U.K. elections are being held today. Local and mayoral elections will help determine whether the recent scandals have hurt Prime Minister Johnson’s Tory party. In addition, elections in Scotland and Wales may help decide the fate of the U.K. itself. Polls suggest pro-independence parties in Scotland could win a potential super-majority in the local parliament, which would seem to raise the odds of another independence referendum. Lastly, there is a special by-election for a parliamentary seat in the town of Hartlepool in Northern England. Of note, it is rare for the ruling party to win a by-election.
Eurozone data came in firm.
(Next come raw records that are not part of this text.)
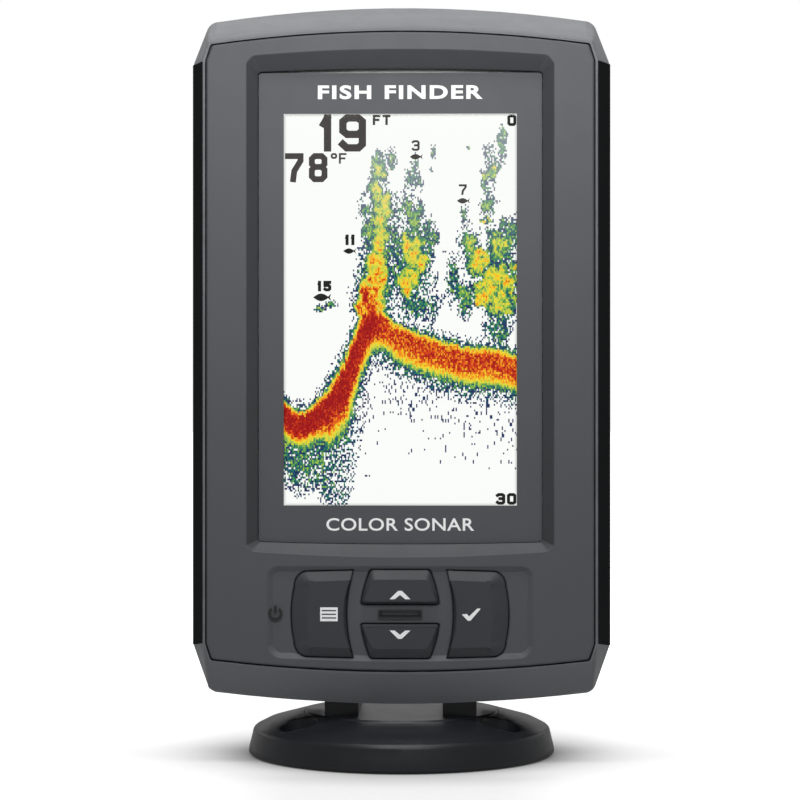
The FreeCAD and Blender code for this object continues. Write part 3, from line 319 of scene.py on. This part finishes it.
# The lit picture, 0 to 1 across and up: a sea bed that climbs to a peak and then falls
# gently, with tall weed echoes standing over it.
BED_LINE = [(0.0, 0.235), (0.07, 0.205), (0.14, 0.228), (0.2, 0.255), (0.25, 0.295), (0.3, 0.37),
            (0.34, 0.435), (0.38, 0.463), (0.5, 0.424), (0.65, 0.392), (0.8, 0.368), (0.92, 0.365),
            (1.0, 0.348)]
# Echo strength against millimetres above (+) or below (-) the middle of the bed.
BED_STRENGTH = [(-20.0, 0.0), (-14.0, 0.0), (-9.8, 0.05), (-7.8, 0.19), (-6.2, 0.34), (-4.8, 0.54),
                (-3.4, 0.76), (-1.8, 0.95), (1.4, 0.97), (2.2, 0.82), (2.9, 0.60), (3.5, 0.38),
                (4.4, 0.20), (6.0, 0.04), (8.0, 0.0)]
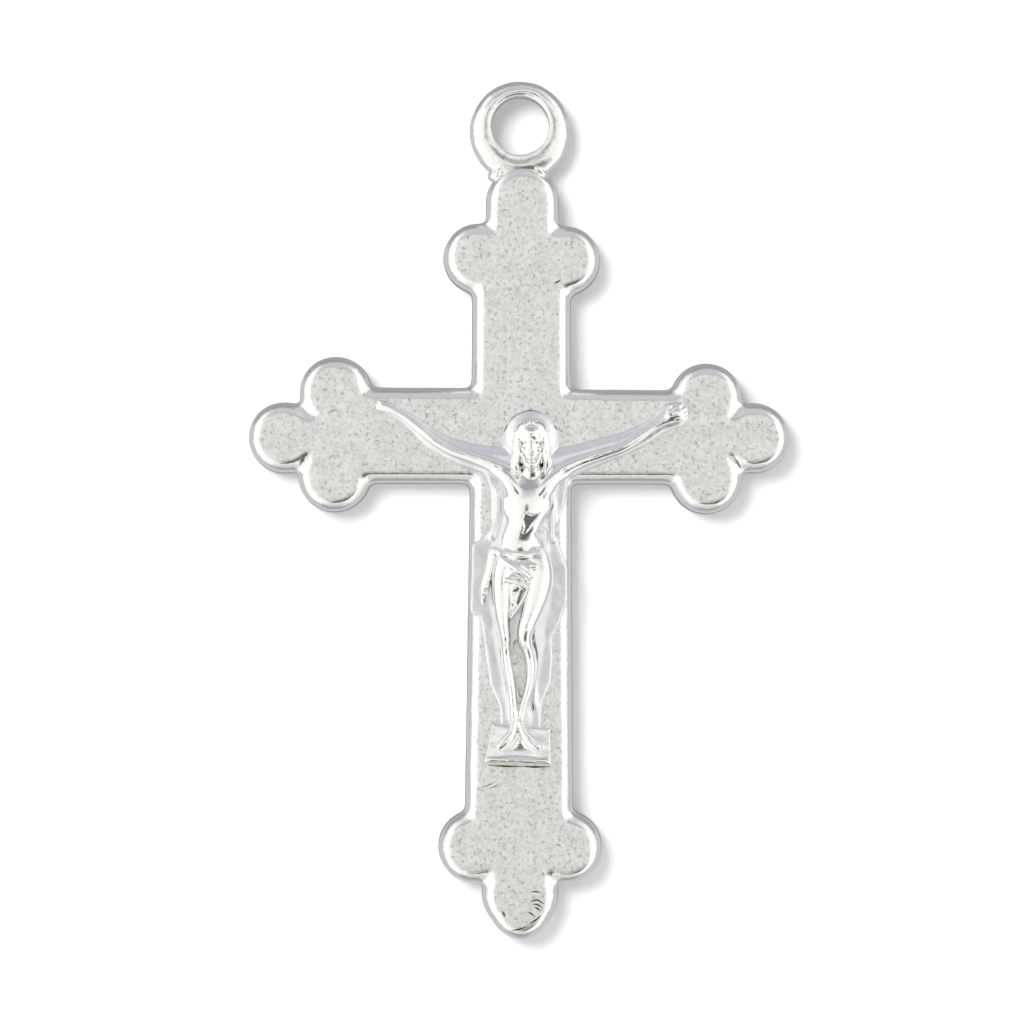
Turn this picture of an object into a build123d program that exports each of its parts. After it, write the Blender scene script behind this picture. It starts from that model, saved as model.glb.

Germany factory orders were reported. Orders rose 3.0% m/m, double the expected 1.5% and up from a revised 1.4% (was 1.2%) in February. Elsewhere, eurozone retail sales were reported. Sales rose 2.7% m/m, nearly double the expected 1.6% and follows a revised 4.2% (was 3.0%) in February. Data are certainly welcome but we still do not believe that the divergences in economic performance with the US will narrow in Q2 or Q3.
Norges Bank kept policy steady, as expected. Rates were kept at zero but the bank reaffirmed its commitment to start hiking rates in the “latter half of 2021.” The bank noted that infection rates have fallen back recently and this has allowed the reopening of the economy to begin. With much of Norway's adult population expected to be vaccinated by the end of summer, "This suggests that economic activity will pick up through the year." With the Swedish Riksbank signaling that it is likely on hold through Q2 2024, we see scope for the NOK/SEK cross to reach the 2020 high near 1.0715 and then potentially the 2019 high near 1.1055.
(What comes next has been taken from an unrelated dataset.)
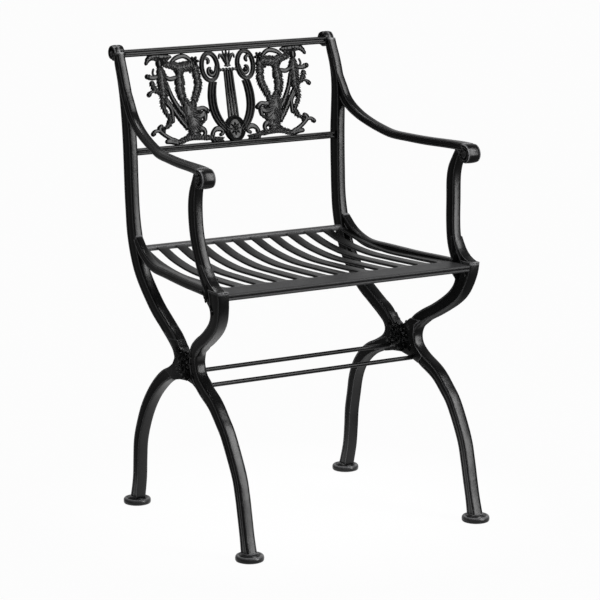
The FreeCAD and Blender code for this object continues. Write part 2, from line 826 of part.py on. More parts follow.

Czech National Bank is expected to keep rates at 0.25%. The bank has been walking back its forward guidance for three rate hikes this year. Last week, central bank board member said “Three hikes this year would only be realistic if we saw an uncontrolled economic recovery, which I don’t assume will happen.”
Lockdowns in Japan will reportedly be extended. Tokyo Governor Koike said he would soon request an extension of the state of emergency from Prime Minister Suga. The current state of emergency is scheduled to end May 11. Press reports suggest the central government is considering extending the state of emergency for not only Tokyo but also the prefectures of Osaka, Kyoto, and Hyogo by at least two weeks and up to a month. Other reports suggest the prefectures of Hokkaido and Fukuoka may also adopt stricter measures. This would dash hopes of any significant recovery in Q2 and this will instead be pushed into H2. Of note, the Summer Olympics that are scheduled to start in July are fast approaching.
Diplomatic tensions between China and Australia are picking up, impacting local markets and iron ore prices. The Chinese government suspended activities “indefinitely” from the bilateral trade and investment initiative called the Economic Dialogue. Frictions between the two nations date back many years and span a myriad of issues, but the proximate cause of China’s latest retaliatory move was Australia’s decision to cancel some investment agreements from the Belt and Road Initiative.
Bank Negara Malaysia delivered a dovish hold, as expected. It kept rates steady at 1.75% but warned that “the balance of risks to the growth outlook remains tilted to the downside” due to the pandemic. The bank added that “While the recent re-imposition of containment measures in select locations will affect economic activity in the short term, the impact will be less severe as almost all economic sectors are allowed to operate.” This suggests the bank is on hold for now. Indeed, consensus sees steady rates through 2021 with rising odds of a hike as we move into 2022. We concur.